John Mathieu (Nathan Oldham/UConn School of Business)
John Mathieu (Nathan Oldham/UConn School of Business)

UConn management professor John Mathieu has received the Academy of Management’s RMD Distinguished Career Award, recognizing his high-quality research and methodology expertise.

Additionally, one of his former students, UConn alumna Margaret Luciano ’15 Ph.D., now an associate professor of management at Pennsylvania State University, won a similar academy award as an early-career researcher.

Margaret Luciano '15 Ph.D. (Photo Coutesy of Penn State)
Margaret Luciano ’15 Ph.D. (Photo Coutesy of Penn State)

“These awards are a testament to the highly respected research we do at UConn,” Mathieu said. “Scientific research has to be done well or it is of no value at all. We set a very high standard.”

Mathieu is a Board of Trustees Distinguished Professor at UConn, the highest honor that the university bestows on faculty. He has repeatedly been recognized with lifetime achievement awards for his work in the field of leadership and organizational management. His groundbreaking research on team dynamics, for example, has been used by NASA to prepare astronauts to reduce conflict during long trips, such as a future journey to Mars.

As a UConn doctoral candidate, Luciano’s dissertation addressed the dynamics of cross-unit coordination of patient “handoffs” in a busy hospital setting. She won multiple awards while she was a student, was inducted into the School of Business Hall of Fame in 2015. Subsequently, she has also collaborated and mentored other UConn Ph.D. students in the organizational behavior field.

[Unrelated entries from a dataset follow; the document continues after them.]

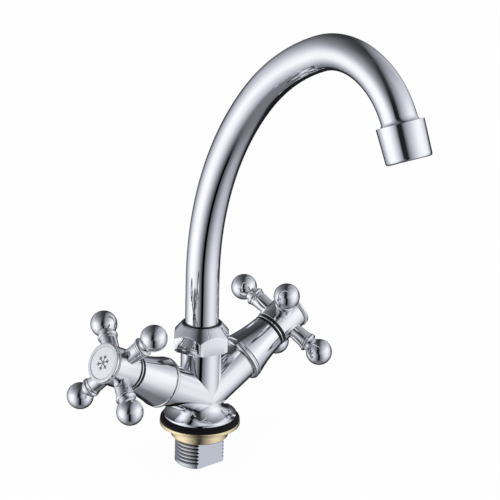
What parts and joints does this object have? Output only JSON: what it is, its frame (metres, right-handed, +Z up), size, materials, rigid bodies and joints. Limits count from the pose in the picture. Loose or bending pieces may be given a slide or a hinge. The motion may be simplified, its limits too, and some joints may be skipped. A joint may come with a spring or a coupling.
{
  "type": "two-handle kitchen faucet",
  "caption": "Deck-mounted kitchen faucet: a swivelling swan-neck spout with an aerator, cross handles on leaning arms and a threaded shank clamped by a nut and washer.",
  "frame": {"origin": "middle of the deck hole, level with the top of the deck, under the base gasket", "axes": "+Z up along the shank and the spout's swivel, -Y towards the outlet with the spout at rest, +X towards the right arm"},
  "size_m": [0.1676, 0.2102, 0.2876],
  "materials": {
    "chrome": "polished chrome plate",
    "cast_brass": "turned, unplated",
    "machined_brass": "machined",
    "black_rubber": "matt",
    "black_plastic": "gloss",
    "white_plastic": "moulded",
    "ceramic": "lapped",
    "steel": "plain",
    "satin_metal": "satin"
  },
  "bodies": {
    "body": {"body_casting": "chrome", "base_gasket": "black_rubber", "spout_nut": "chrome", "spout_wear_ring": "black_plastic", "left_seat_seal": "black_rubber", "left_fixed_disc": "ceramic", "left_cartridge_body": "machined_brass", "left_cartridge_o_ring": "black_rubber", "left_shroud": "chrome", "left_glide_bush": "black_plastic", "left_trim_ring": "chrome", "right_seat_seal": "black_rubber", "right_fixed_disc": "ceramic", "right_cartridge_body": "machined_brass", "right_cartridge_o_ring": "black_rubber", "right_shroud": "chrome", "right_glide_bush": "black_plastic", "right_trim_ring": "chrome"},
    "spout": {"spout_collar": "machined_brass", "spout_o_rings": "black_rubber", "spout_tube": "chrome", "outlet_adapter": "machined_brass", "aerator_housing": "chrome", "aerator_washer": "black_rubber", "aerator_insert": "white_plastic", "aerator_screen": "steel"},
    "left_handle": {"left_spindle": "machined_brass", "left_turning_disc": "ceramic", "left_spindle_o_rings": "black_rubber", "left_circlip": "steel", "left_handle_hub": "chrome", "left_handle_spokes": "chrome", "left_handle_screw": "steel", "left_index_ring": "chrome", "left_index_disc": "satin_metal"},
    "right_handle": {"right_spindle": "machined_brass", "right_turning_disc": "ceramic", "right_spindle_o_rings": "black_rubber", "right_circlip": "steel", "right_handle_hub": "chrome", "right_handle_spokes": "chrome", "right_handle_screw": "steel", "right_index_ring": "chrome", "right_index_disc": "satin_metal"},
    "washer": {"clamp_washer": "cast_brass"},
    "nut": {"lock_nut": "cast_brass"}
  },
  "joints": [
    {"name": "spout_swivel", "type": "hinge", "parent": "body", "child": "spout", "pos_m": [0, 0, 0.057], "axis": [0, 0, 1], "continuous": true},
    {"name": "left_handle_turn", "type": "hinge", "parent": "body", "child": "left_handle", "pos_m": [0, 0, 0.0152], "axis": [-0.8813, 0, 0.4726], "range_deg": [0, 90]},
    {"name": "right_handle_turn", "type": "hinge", "parent": "body", "child": "right_handle", "pos_m": [0, 0, 0.0152], "axis": [0.8813, 0, 0.4726], "range_deg": [0, 90]},
    {"name": "washer_slide", "type": "slide", "parent": "body", "child": "washer", "axis": [0, 0, -1], "range_m": [0, 0.014]},
    {"name": "nut_turn", "type": "hinge", "parent": "washer", "child": "nut", "pos_m": [0, 0, -0.0022], "axis": [0, 0, -1], "range_deg": [0, 2190]}
  ],
  "couplings": [
    {"joint": "nut_turn", "follows": "washer_slide", "rad_per_m": 2721.2}
  ]
}
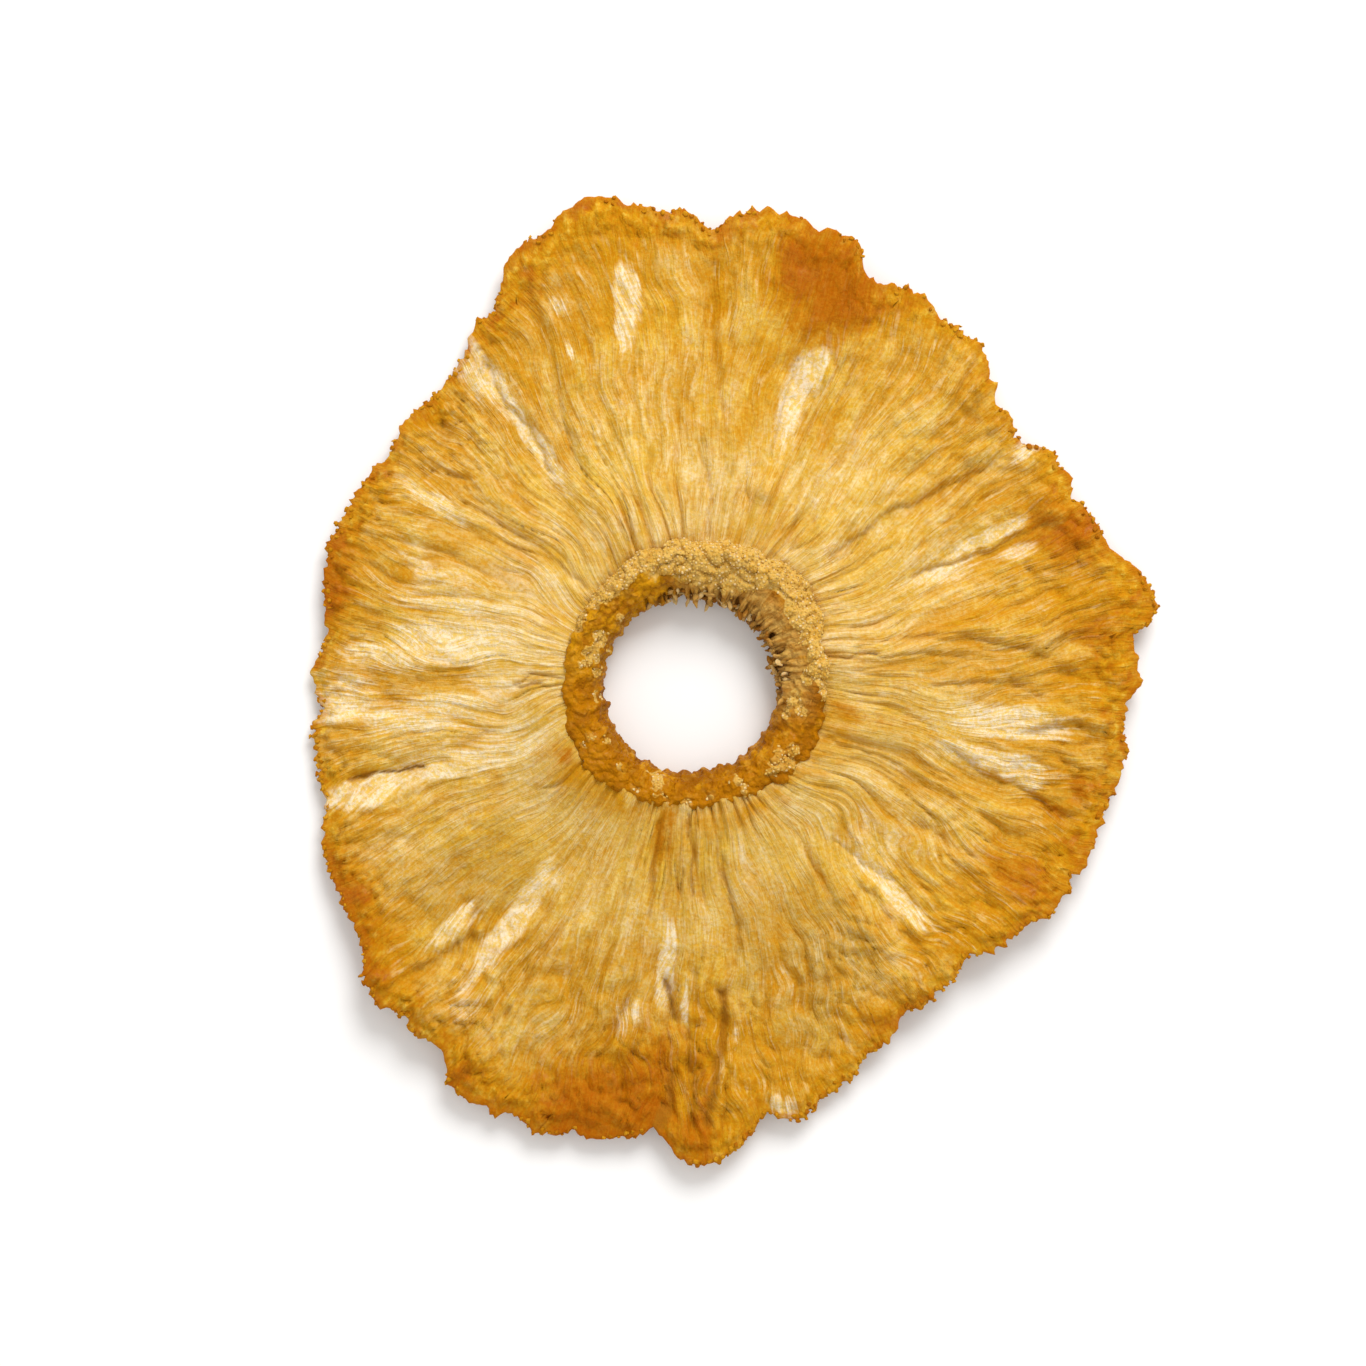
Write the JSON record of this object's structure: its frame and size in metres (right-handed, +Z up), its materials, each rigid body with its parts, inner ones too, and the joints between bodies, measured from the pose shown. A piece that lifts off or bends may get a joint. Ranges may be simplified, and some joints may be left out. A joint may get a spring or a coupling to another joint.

In addition to the Academy of Management award, Luciano also recently received an INGRoup (Interdisciplinary Network for Group Research) early career award, which is presented to a researcher whose work makes a distinguished contribution to the study of team behavior, dynamics, and outcomes.

“Margaret’s success in winning these early career awards is a reflection of how hard she works and the quality of her research,” Mathieu said. “Our doctoral students have won all sorts of awards involving big, ambitious, creative research studies. Margaret’s recognitions, along with those of other management Ph.D. graduates, is also evidence of the quality of training and preparation that our students receive here at UConn, not only from me, but from the entire program. It does take a village.”